:: Problem requirements ::
Reproduce all of the data word for word.
-- Start Records for this exercise --
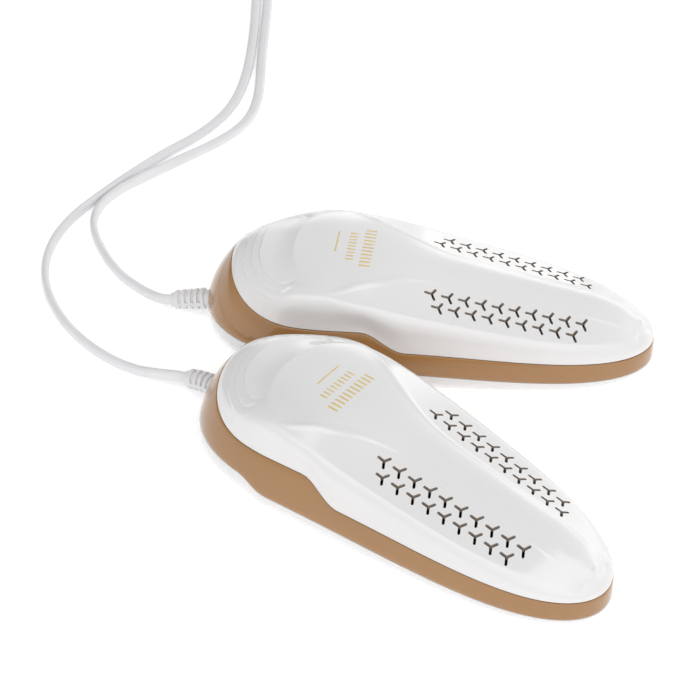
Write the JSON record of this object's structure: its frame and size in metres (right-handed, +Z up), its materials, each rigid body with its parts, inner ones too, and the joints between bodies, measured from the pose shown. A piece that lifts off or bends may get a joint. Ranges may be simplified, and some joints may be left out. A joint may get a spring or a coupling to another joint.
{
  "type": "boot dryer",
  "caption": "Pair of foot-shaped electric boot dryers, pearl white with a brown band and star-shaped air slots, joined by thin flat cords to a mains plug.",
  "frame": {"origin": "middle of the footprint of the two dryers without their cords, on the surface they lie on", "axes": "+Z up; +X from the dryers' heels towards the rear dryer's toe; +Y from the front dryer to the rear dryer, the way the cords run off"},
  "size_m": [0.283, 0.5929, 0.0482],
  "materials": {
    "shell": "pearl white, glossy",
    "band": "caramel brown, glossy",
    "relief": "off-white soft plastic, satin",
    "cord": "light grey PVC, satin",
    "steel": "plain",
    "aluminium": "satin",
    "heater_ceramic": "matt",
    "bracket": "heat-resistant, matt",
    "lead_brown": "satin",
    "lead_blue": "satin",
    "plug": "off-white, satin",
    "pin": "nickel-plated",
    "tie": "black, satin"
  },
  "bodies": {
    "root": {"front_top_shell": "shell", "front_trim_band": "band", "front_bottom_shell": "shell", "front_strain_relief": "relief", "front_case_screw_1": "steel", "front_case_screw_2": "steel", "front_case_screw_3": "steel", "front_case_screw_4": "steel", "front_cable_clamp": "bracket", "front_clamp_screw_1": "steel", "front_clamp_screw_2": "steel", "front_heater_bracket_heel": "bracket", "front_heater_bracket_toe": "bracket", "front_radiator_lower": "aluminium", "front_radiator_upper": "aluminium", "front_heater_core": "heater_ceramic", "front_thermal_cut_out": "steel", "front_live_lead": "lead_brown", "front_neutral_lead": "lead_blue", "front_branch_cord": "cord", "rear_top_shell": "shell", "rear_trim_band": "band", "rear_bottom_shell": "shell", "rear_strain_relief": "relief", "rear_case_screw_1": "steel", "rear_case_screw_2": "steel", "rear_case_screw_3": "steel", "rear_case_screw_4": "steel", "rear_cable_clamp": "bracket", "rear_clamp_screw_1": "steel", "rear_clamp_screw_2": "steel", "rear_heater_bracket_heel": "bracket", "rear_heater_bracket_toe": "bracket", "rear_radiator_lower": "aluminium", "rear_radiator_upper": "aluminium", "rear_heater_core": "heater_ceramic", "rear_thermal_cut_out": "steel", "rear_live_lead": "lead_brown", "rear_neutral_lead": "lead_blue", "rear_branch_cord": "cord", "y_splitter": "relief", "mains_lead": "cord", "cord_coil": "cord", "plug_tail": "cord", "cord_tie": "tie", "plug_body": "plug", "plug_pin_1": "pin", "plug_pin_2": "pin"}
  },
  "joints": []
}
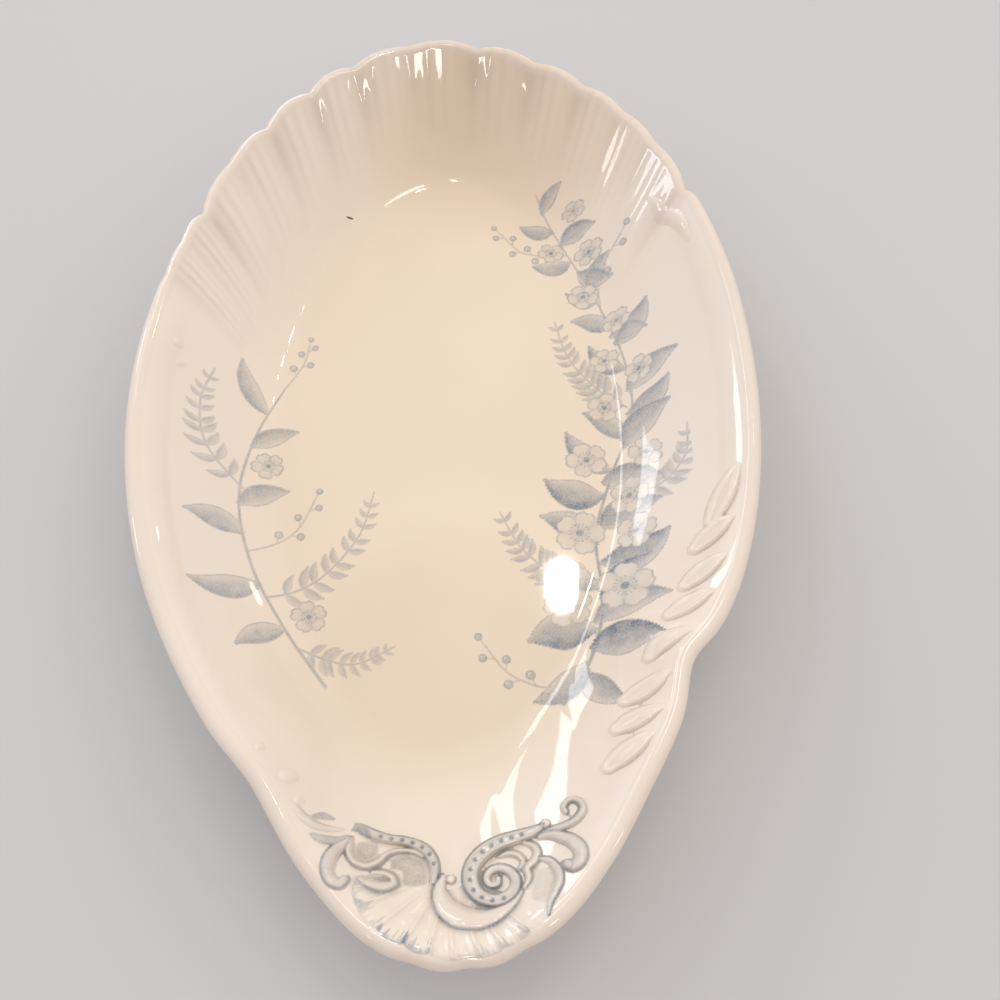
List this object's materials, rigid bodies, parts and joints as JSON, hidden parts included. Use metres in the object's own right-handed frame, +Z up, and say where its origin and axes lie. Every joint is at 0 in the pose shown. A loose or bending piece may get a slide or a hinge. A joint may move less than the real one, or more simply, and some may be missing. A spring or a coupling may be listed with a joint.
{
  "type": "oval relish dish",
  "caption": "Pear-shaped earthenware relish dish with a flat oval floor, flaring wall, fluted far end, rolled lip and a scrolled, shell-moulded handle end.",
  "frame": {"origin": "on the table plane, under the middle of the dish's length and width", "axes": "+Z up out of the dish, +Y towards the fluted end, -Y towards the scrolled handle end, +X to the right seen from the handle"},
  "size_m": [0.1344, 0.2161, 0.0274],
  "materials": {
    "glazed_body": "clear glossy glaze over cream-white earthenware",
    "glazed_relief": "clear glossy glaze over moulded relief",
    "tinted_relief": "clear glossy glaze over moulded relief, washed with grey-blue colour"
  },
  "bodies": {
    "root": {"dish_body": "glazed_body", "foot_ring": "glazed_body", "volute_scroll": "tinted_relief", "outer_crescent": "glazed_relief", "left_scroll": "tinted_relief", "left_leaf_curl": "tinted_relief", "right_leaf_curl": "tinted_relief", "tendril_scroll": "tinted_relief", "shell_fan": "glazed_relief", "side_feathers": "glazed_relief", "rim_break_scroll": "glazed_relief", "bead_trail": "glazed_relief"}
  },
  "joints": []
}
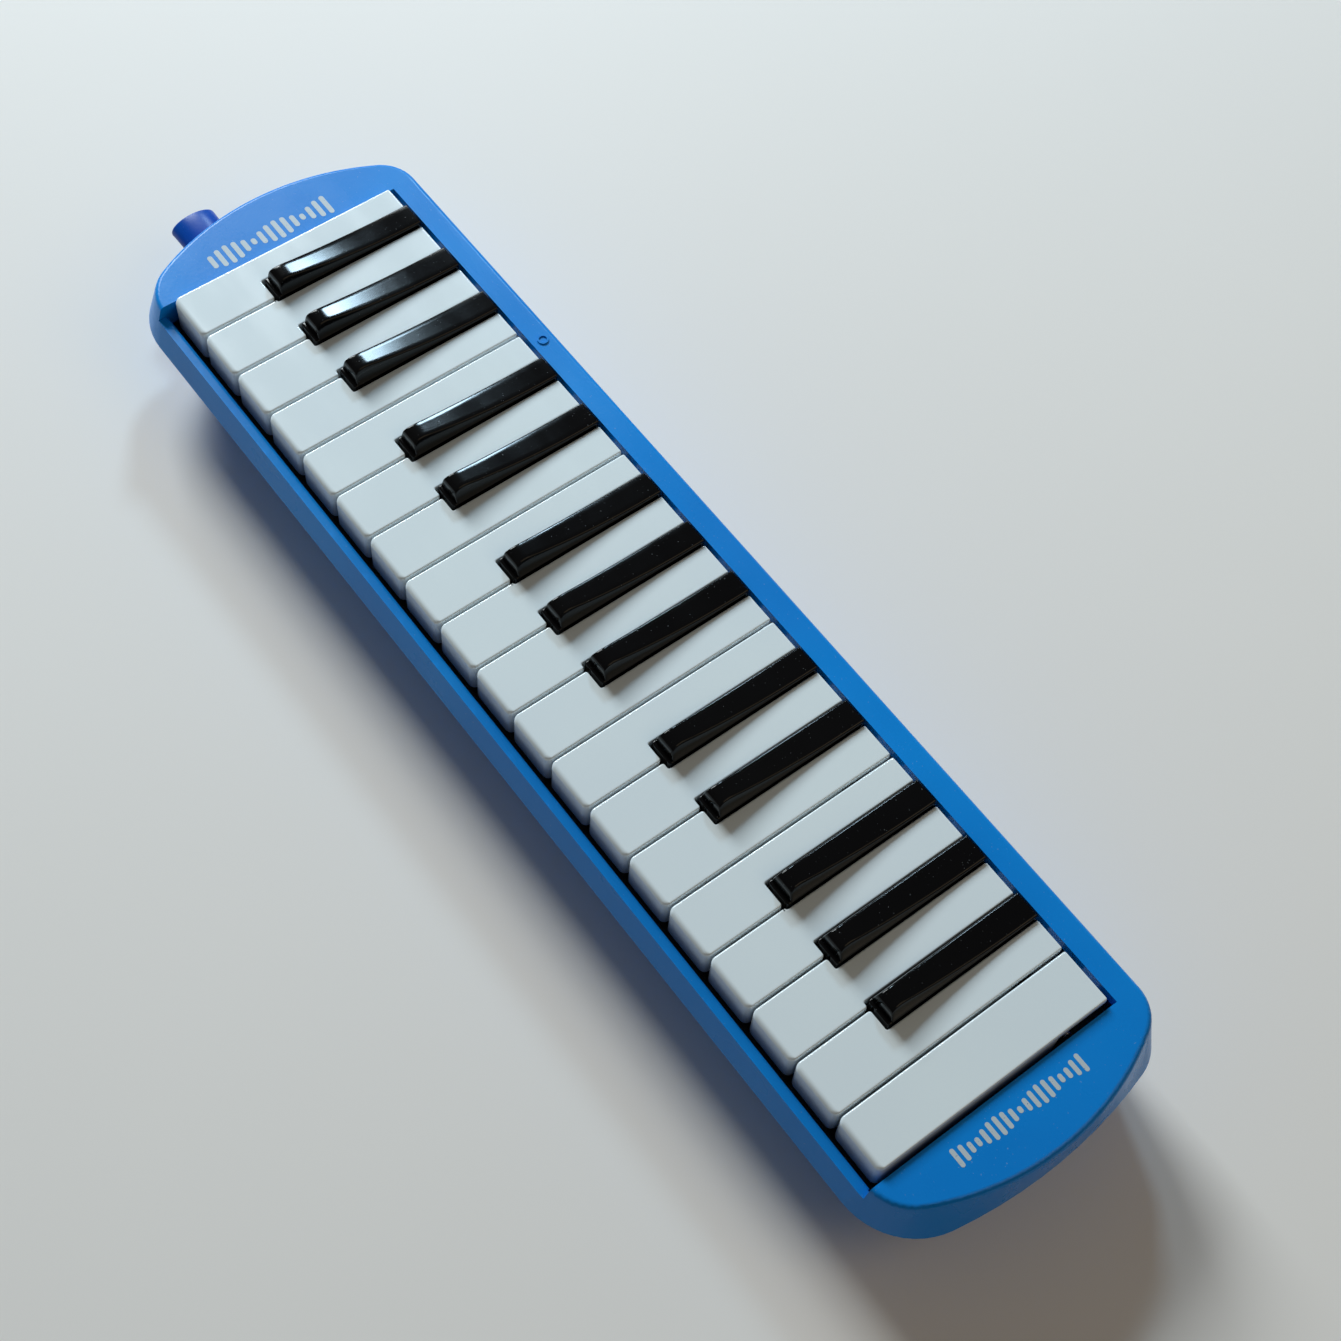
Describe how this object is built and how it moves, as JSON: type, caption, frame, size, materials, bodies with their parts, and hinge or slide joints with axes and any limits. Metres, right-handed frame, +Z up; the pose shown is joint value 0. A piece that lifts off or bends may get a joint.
-- End Records for this exercise --
:: Result of this exercise ::
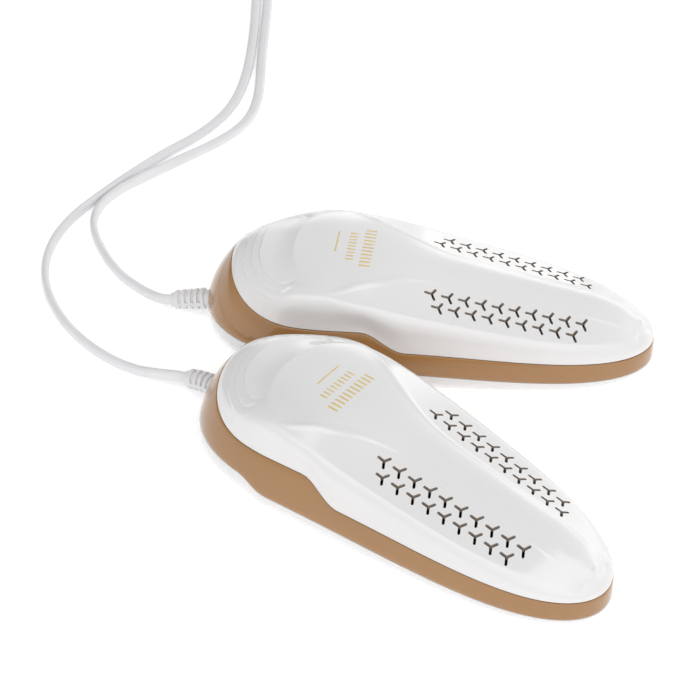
Write the JSON record of this object's structure: its frame and size in metres (right-handed, +Z up), its materials, each rigid body with its parts, inner ones too, and the joints between bodies, measured from the pose shown. A piece that lifts off or bends may get a joint. Ranges may be simplified, and some joints may be left out. A joint may get a spring or a coupling to another joint.
{
  "type": "boot dryer",
  "caption": "Pair of foot-shaped electric boot dryers, pearl white with a brown band and star-shaped air slots, joined by thin flat cords to a mains plug.",
  "frame": {"origin": "middle of the footprint of the two dryers without their cords, on the surface they lie on", "axes": "+Z up; +X from the dryers' heels towards the rear dryer's toe; +Y from the front dryer to the rear dryer, the way the cords run off"},
  "size_m": [0.283, 0.5929, 0.0482],
  "materials": {
    "shell": "pearl white, glossy",
    "band": "caramel brown, glossy",
    "relief": "off-white soft plastic, satin",
    "cord": "light grey PVC, satin",
    "steel": "plain",
    "aluminium": "satin",
    "heater_ceramic": "matt",
    "bracket": "heat-resistant, matt",
    "lead_brown": "satin",
    "lead_blue": "satin",
    "plug": "off-white, satin",
    "pin": "nickel-plated",
    "tie": "black, satin"
  },
  "bodies": {
    "root": {"front_top_shell": "shell", "front_trim_band": "band", "front_bottom_shell": "shell", "front_strain_relief": "relief", "front_case_screw_1": "steel", "front_case_screw_2": "steel", "front_case_screw_3": "steel", "front_case_screw_4": "steel", "front_cable_clamp": "bracket", "front_clamp_screw_1": "steel", "front_clamp_screw_2": "steel", "front_heater_bracket_heel": "bracket", "front_heater_bracket_toe": "bracket", "front_radiator_lower": "aluminium", "front_radiator_upper": "aluminium", "front_heater_core": "heater_ceramic", "front_thermal_cut_out": "steel", "front_live_lead": "lead_brown", "front_neutral_lead": "lead_blue", "front_branch_cord": "cord", "rear_top_shell": "shell", "rear_trim_band": "band", "rear_bottom_shell": "shell", "rear_strain_relief": "relief", "rear_case_screw_1": "steel", "rear_case_screw_2": "steel", "rear_case_screw_3": "steel", "rear_case_screw_4": "steel", "rear_cable_clamp": "bracket", "rear_clamp_screw_1": "steel", "rear_clamp_screw_2": "steel", "rear_heater_bracket_heel": "bracket", "rear_heater_bracket_toe": "bracket", "rear_radiator_lower": "aluminium", "rear_radiator_upper": "aluminium", "rear_heater_core": "heater_ceramic", "rear_thermal_cut_out": "steel", "rear_live_lead": "lead_brown", "rear_neutral_lead": "lead_blue", "rear_branch_cord": "cord", "y_splitter": "relief", "mains_lead": "cord", "cord_coil": "cord", "plug_tail": "cord", "cord_tie": "tie", "plug_body": "plug", "plug_pin_1": "pin", "plug_pin_2": "pin"}
  },
  "joints": []
}
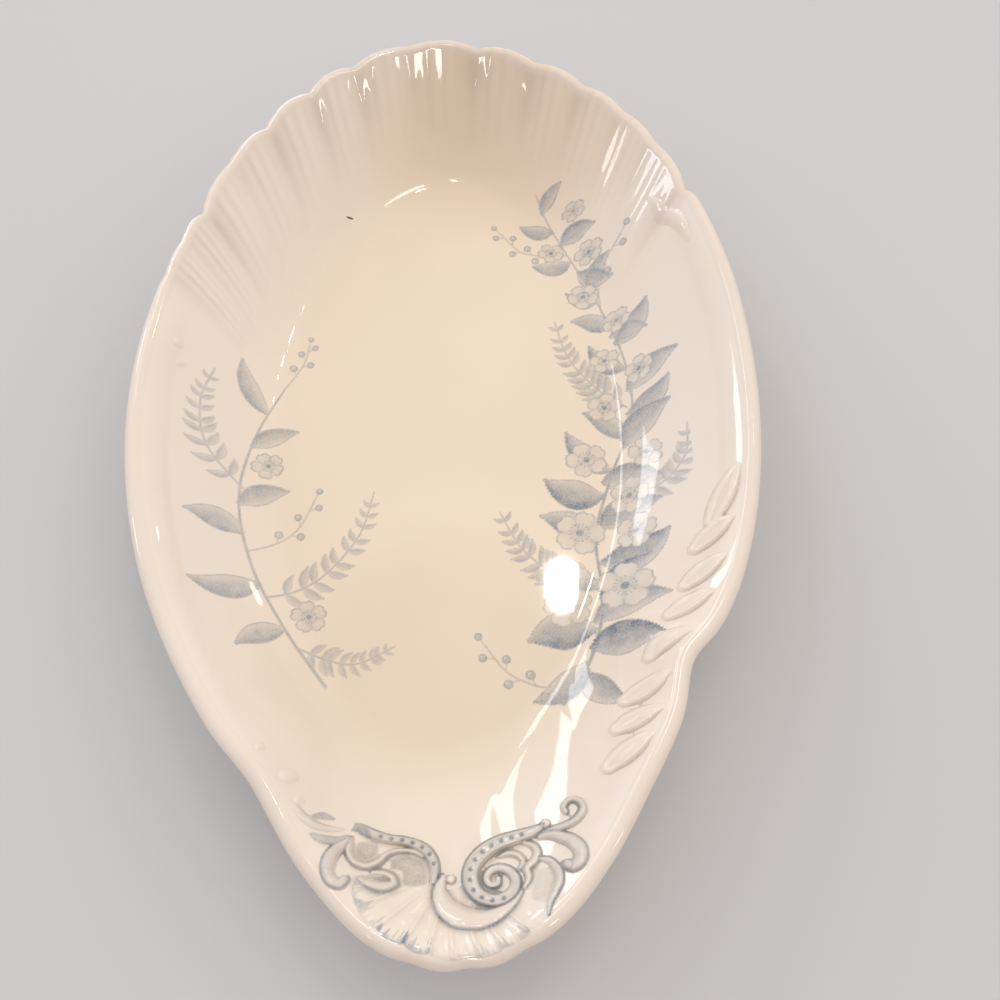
List this object's materials, rigid bodies, parts and joints as JSON, hidden parts included. Use metres in the object's own right-handed frame, +Z up, and say where its origin and axes lie. Every joint is at 0 in the pose shown. A loose or bending piece may get a slide or a hinge. A joint may move less than the real one, or more simply, and some may be missing. A spring or a coupling may be listed with a joint.
{
  "type": "oval relish dish",
  "caption": "Pear-shaped earthenware relish dish with a flat oval floor, flaring wall, fluted far end, rolled lip and a scrolled, shell-moulded handle end.",
  "frame": {"origin": "on the table plane, under the middle of the dish's length and width", "axes": "+Z up out of the dish, +Y towards the fluted end, -Y towards the scrolled handle end, +X to the right seen from the handle"},
  "size_m": [0.1344, 0.2161, 0.0274],
  "materials": {
    "glazed_body": "clear glossy glaze over cream-white earthenware",
    "glazed_relief": "clear glossy glaze over moulded relief",
    "tinted_relief": "clear glossy glaze over moulded relief, washed with grey-blue colour"
  },
  "bodies": {
    "root": {"dish_body": "glazed_body", "foot_ring": "glazed_body", "volute_scroll": "tinted_relief", "outer_crescent": "glazed_relief", "left_scroll": "tinted_relief", "left_leaf_curl": "tinted_relief", "right_leaf_curl": "tinted_relief", "tendril_scroll": "tinted_relief", "shell_fan": "glazed_relief", "side_feathers": "glazed_relief", "rim_break_scroll": "glazed_relief", "bead_trail": "glazed_relief"}
  },
  "joints": []
}
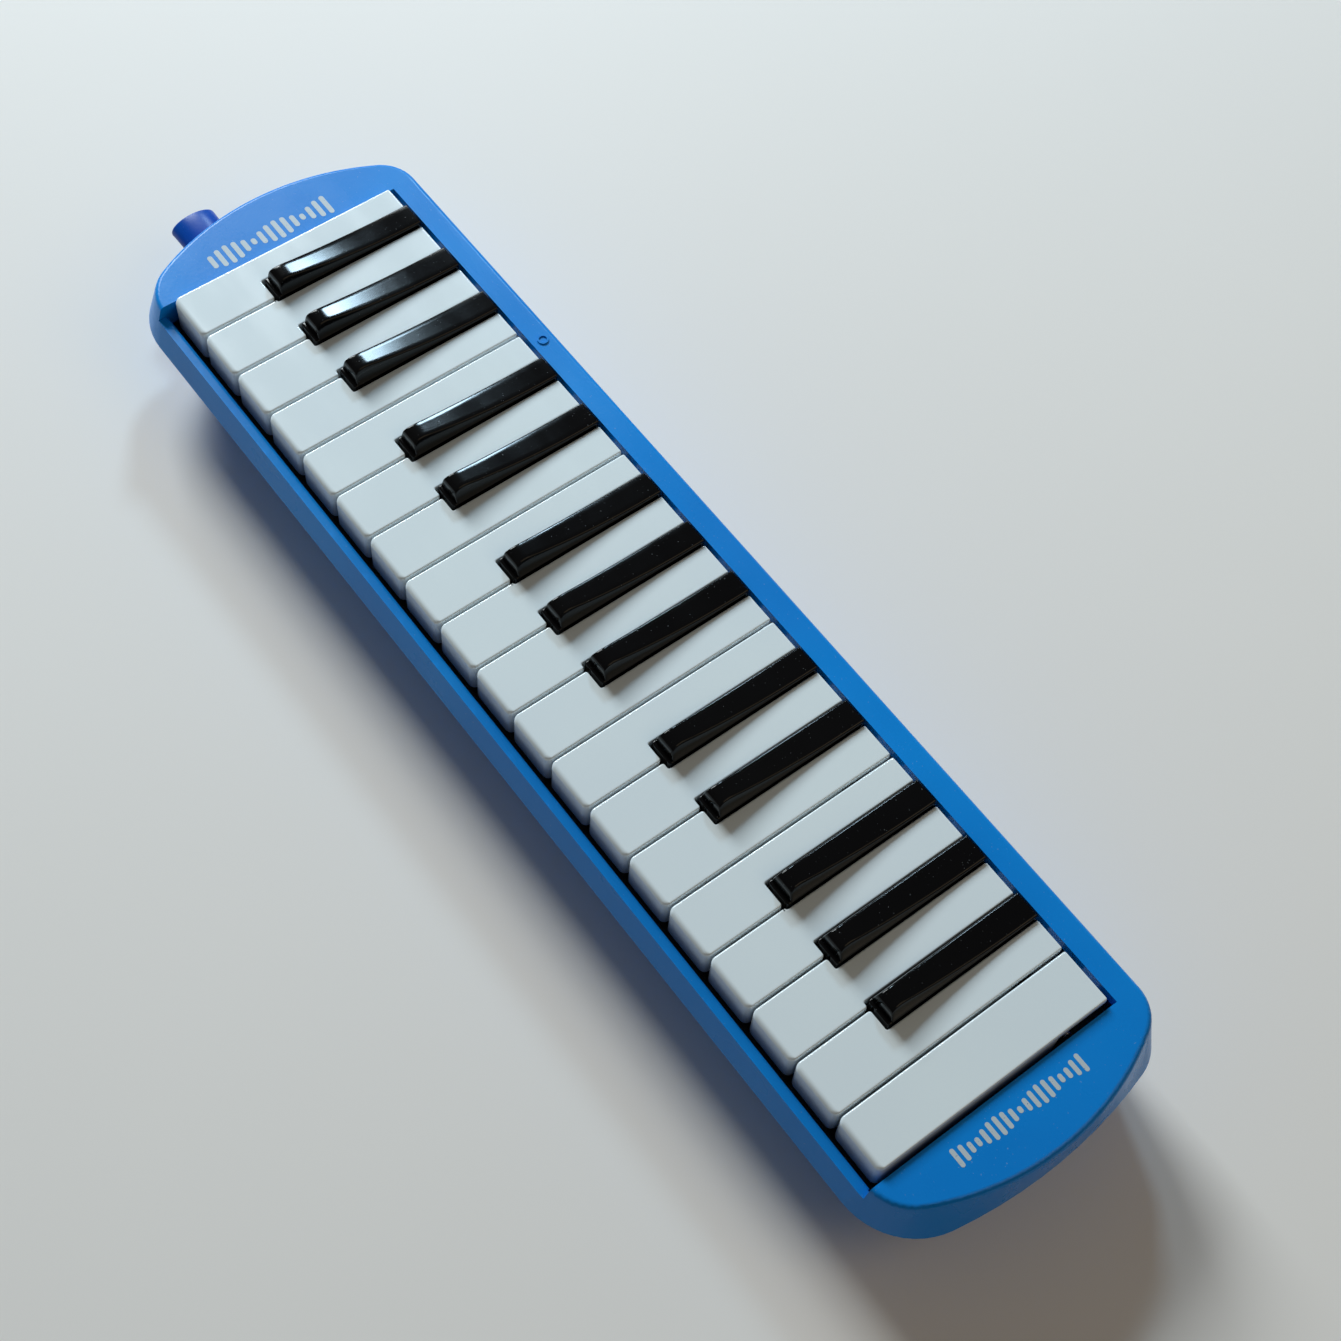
Describe how this object is built and how it moves, as JSON: type, caption, frame, size, materials, bodies with their parts, and hinge or slide joints with axes and any limits. Metres, right-handed frame, +Z up; the pose shown is joint value 0. A piece that lifts off or bends may get a joint.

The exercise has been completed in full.